PATH=/usr/local/scala/bin:/usr/lib/jvm/java-7-oracle/bin:/usr/local/sbin:/usr/local/bin:/usr/sbin:/usr/bin:/sbin:/bin:/usr/games:/usr/local/games

and finally reboot the system or source the ~/.bashrc and ~/.profile file, the get the changes reflected.

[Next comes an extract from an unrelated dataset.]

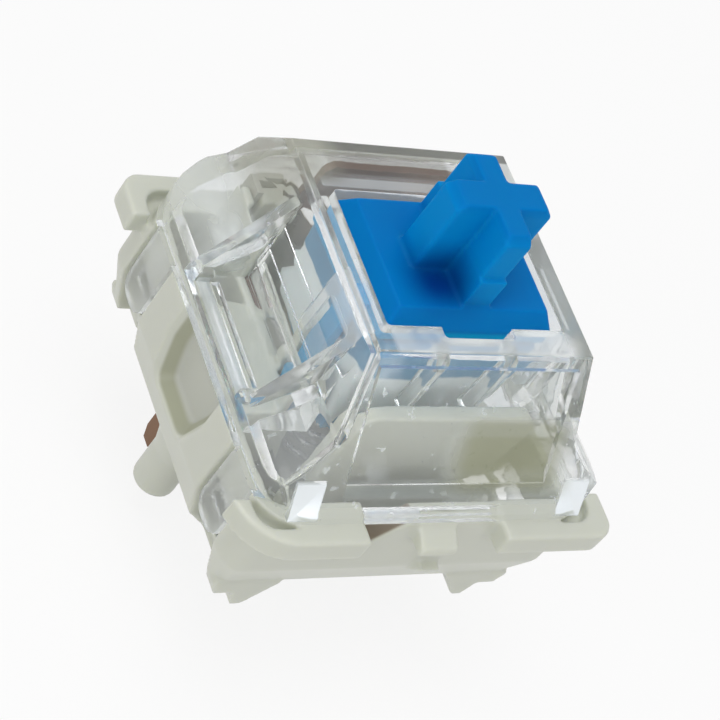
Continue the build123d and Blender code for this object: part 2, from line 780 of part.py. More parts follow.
# ---------------------------------------------------------------- return spring
spring_radius = spring_mean_diameter / 2
spring_start = floor_top + spring_wire / 2 + seat_clearance
spring_end = spring_seat - spring_wire / 2 - seat_clearance
spring_height = spring_end - spring_start
with BuildPart() as return_spring:
    with BuildLine() as coil:
        Helix(
            pitch=spring_height / spring_turns, height=spring_height, radius=spring_radius, center=(0, 0, spring_start)
        )
    with BuildSketch(Plane(origin=coil.line @ 0, z_dir=coil.line % 0)):
        Circle(spring_wire / 2)
    sweep(is_frenet=True)

return_spring.part.label = "return_spring"


pieces = (
    lower_housing,
    upper_housing,
    stem,
    click_jacket,
    moving_terminal,
    contact_leaf,
    fixed_terminal,
    moving_contact_point,
    fixed_contact_point,
    return_spring,
)
for piece in pieces:
    export_step(piece.part, f"parts/{piece.part.label}.step")

spring_solid_length = (spring_turns + 1) * spring_wire
print("spring at full travel", spring_height - travel, "solid", spring_solid_length)
print("contact gap", leaf_face_y - leaf_point_height - fixed_face_y - fixed_point_height)
print("leaf swing at the points", (fixed_pin_x - moving_fold_end_x) * sin(radians(leaf_swing)))
print("jacket above the floor when down", jacket_bottom - travel - jacket_slip - floor_top)
print("stem above the floor when down", stem_bottom - travel - floor_top)
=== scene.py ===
import math

import bpy
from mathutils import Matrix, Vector


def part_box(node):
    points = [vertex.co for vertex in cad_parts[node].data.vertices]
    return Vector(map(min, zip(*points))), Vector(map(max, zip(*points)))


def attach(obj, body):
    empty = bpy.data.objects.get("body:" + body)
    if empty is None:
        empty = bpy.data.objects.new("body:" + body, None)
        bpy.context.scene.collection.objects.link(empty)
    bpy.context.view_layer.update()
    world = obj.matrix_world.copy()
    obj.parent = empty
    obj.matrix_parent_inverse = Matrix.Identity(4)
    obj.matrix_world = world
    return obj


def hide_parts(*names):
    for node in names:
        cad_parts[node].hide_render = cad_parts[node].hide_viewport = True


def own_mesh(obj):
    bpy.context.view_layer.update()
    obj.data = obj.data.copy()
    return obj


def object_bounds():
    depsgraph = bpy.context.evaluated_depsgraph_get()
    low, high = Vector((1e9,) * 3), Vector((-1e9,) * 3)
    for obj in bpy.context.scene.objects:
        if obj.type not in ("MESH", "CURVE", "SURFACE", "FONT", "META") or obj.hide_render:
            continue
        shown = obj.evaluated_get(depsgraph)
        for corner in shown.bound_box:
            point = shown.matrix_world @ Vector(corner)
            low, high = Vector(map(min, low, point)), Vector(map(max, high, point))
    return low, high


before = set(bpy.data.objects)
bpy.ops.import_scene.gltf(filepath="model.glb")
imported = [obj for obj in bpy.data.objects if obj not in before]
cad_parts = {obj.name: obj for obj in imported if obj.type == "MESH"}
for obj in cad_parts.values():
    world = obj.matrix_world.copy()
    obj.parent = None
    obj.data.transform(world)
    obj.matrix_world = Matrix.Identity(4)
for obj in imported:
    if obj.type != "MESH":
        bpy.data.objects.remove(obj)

bl_info = {
    "name": "Clear Key Switch",
    "version": (1, 0, 0),
    "blender": (4, 5, 0),
    "location": "3D View > Sidebar > Key Switch",
    "description": "Dresses a clear-topped keyboard switch: housings, stem, contacts and studio",
    "category": "Add Mesh",
}

MM = 0.001
SOFT_EDGE = 0.06
CAD_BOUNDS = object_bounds()


# ---------------------------------------------------------------- shader maths
class Wire:
    """A value travelling through a material, so that shader maths reads as plain sums."""

    def __init__(self, finish, socket):
        self.finish, self.socket = finish, socket

    def __add__(self, other):
        return self.finish.maths("ADD", self, other)

    __radd__ = __add__

    def __mul__(self, other):
        return self.finish.maths("MULTIPLY", self, other)

    __rmul__ = __mul__

    def __rsub__(self, other):
        return self.finish.maths("SUBTRACT", other, self)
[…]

When you type 'scala', a command line prompt should come.


Spark Setup (Limited Use)

Step 1 : Download and unzip spark-x.x.x-bin-hadoopx.x.tgz

mkdir ~/temp
cd ~/temp
wget http://d3kbcqa49mib13.cloudfront.net/spark-2.0.0-bin-hadoop2.7.tgz
sudo mv spark-2.0.0-bin-hadoop2.7.tgz /usr/local/spark

Step 2 : Give permissions to spark. Replace <<username>> in bellow script with your computer name and execute

sudo chown -R <<username>>:<<username>> /usr/local/spark

Step 3 : Add an environment variable.

Follow steps similar to adding JAVA_HOME, just that instead of JAVA_HOME, you will have to add SPARK_HOME

SPARK_HOME=/usr/local/spark

and path needs to be updated in .bashrc,.profile as bellow :

PATH=$SPARK_HOME/bin:$PATH

Never update the PATH env variable in /etc/environment directly the way you modify other variables. Rather add the expanded path in the exisiting PATH env variable declaration as bellow

PATH=/usr/local/spark/bin:/usr/lib/jvm/java-7-oracle/bin:/usr/local/sbin:/usr/local/bin:/usr/sbin:/usr/bin:/sbin:/bin:/usr/games:/usr/local/games

and finally reboot the system or source the ~/.bashrc and ~/.profile file, the get the changes reflected.

Now type spark-shell, to see if you get the required scala command prompt, with spark-context getting setup. You should also be able to get python open in spark context by typing pyspark.